Bowers + Kubota Consulting (B+K) is the City’s construction manager for this program, which has been divided into three phases. The City and County of Honolulu Wastewater Division Chief Guy Inouye says that the tunnel phase component – Hawaii’s largest sewer tunnel – will be finished in early 2017.

General contractor Southland Mole is utilizing a tunnel-boring machine manufactured by The Robbins Co., based in Solon, Ohio. “It was specifically designed for this project, shipped over and was built on site,” Kroning recalls. bowers and kubota box

Hensel Phelps will serve as the general contractor on the second and third phases. The second phase includes an influent pump station component, Inouye says. “It takes the sewage from the gravity tunnel and it lifts that into the Kailua treatment plant,’ he says. The pump station will be finished in the summer of 2018.

The third phase consists of a tunnel influent facility at the beginning of the tunnel within the Kaneohe Wastewater Pre-treatment Facility (WWPTF). “That should be done by the end of 2018,” he says.

While this marks the City’s first wastewater division project with Southland/Mole Joint Venture and Hensel Phelps, it previously worked with B+K. “Bowers has a strong local presence and we use them on other projects, to include other non-wastewater projects,” Kroning says.

More than 80 percent of the company’s project staff consists of Hawaii residents, which fulfills a local requirement, he says. “There’s a strong desire to have as much local workforce on the project [as we can] to help support the local economy,” he says.

Tunneling Through

The tunnel project required the creation of a large shaft to launch the tunnel-boring machine, Inouye says. “It’s roughly 85 feet in diameter,” he says. “The same shaft will be used for the pump station.”

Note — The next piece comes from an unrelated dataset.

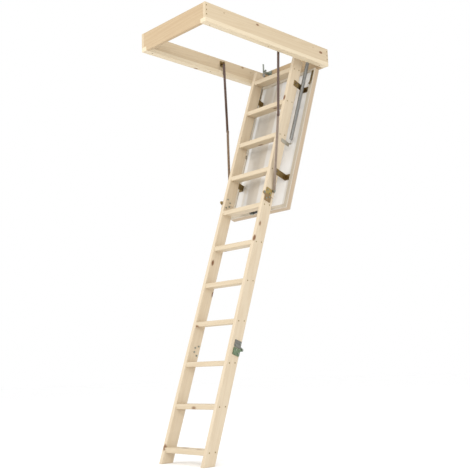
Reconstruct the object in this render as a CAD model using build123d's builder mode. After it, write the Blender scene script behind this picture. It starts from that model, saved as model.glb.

Tunneling went well, Kroning says, although its progress was a little slower than anticipated. “But in the end, I think you expect those things on a major project like this,” he says.

Another challenge involved groundwater. “Once you start boring into the ground, you release all kinds of water that’s flowing through the aquifers,” Kroning explains.

“Having to manage that was an interesting challenge, especially because of the environmental sensitivity in the area,” he says. “We couldn’t take it and dump it in the ocean.”

One of the solutions was to take the water to the wastewater treatment plant in Kailua. However, “That was a tricky situation,” he says. “They have a requirement that they can only handle certain amounts of metal and nutrients that go through there.”

The project team also prepared a dry bed area to release water to as an alternative discharge option. Kroning says, “The dry bed acts as a natural filter system, cleaning the effluent before it gets back into the water system.”

On Schedule

The City and County of Honolulu is pleased with the work of its contractors. “It looks like we’re on schedule to meet the consent decree,” Kroning states. “[We’ve had] a few bumps in the road here and there, but the contractors have been straightforward and ready to work with us to come up with solutions to solve the problems that we face.”

They also have avoided accidents. “All of our contractors have a very robust safety program,” Inouye says, noting that the builders have kept safety “paramount” on their minds.

He adds that the overall reception to the project has been positive, although it had a rocky start. “The first reaction from the public was one of concern, due to traffic, vibration, noise, dust and all of those things,” Inouye recalls.

But the city’s investments in public information have helped. “We’ve had a good relationship with the public and our neighbors,” he says.

More work may be ahead for Honolulu, Kroning adds. “The desire is to try to do more of this around the island,” he says. “We really like the notion of being able to prevent future spills.”

This may involve another tunneling project, he adds. “There’s one in particular where we’re starting the planning phase,” he says.

Premier Professionals

Based in Waipahu, Hawaii, Bowers + Kubota is a multi-disciplined firm offering architectural design, civil and electrical engineering design, construction management, program management and project development services. “Since our establishment in 1980, we have completed numerous projects of a wide variety of scale and complexity throughout Hawaii and [the] Pacific Rim,” Mike Young, Bowers + Kubota Consulting Project Director (for the KK Program), says.

“[We are] committed to building on our strong record of accomplishments and outstanding reputation by utilizing our strengths, comprehensive abilities and unique expertise to provide premier professional services to our clients,” Young says.

Bowers + Kubota operates with the goal of providing best value with the philosophy of “TEAM – Together Everyone Achieves More,” Young says. “We view ourselves as an extension of our clients and place great emphasis on how to best anticipate their needs and remain proactive throughout the duration of a project.

“Our team of architects and engineers is dedicated to providing new and innovative techniques for our clients that result in successful and award-winning projects,” Young says. “Our goal is to ensure the final product meets and/or exceeds the users’ current and future requirements.”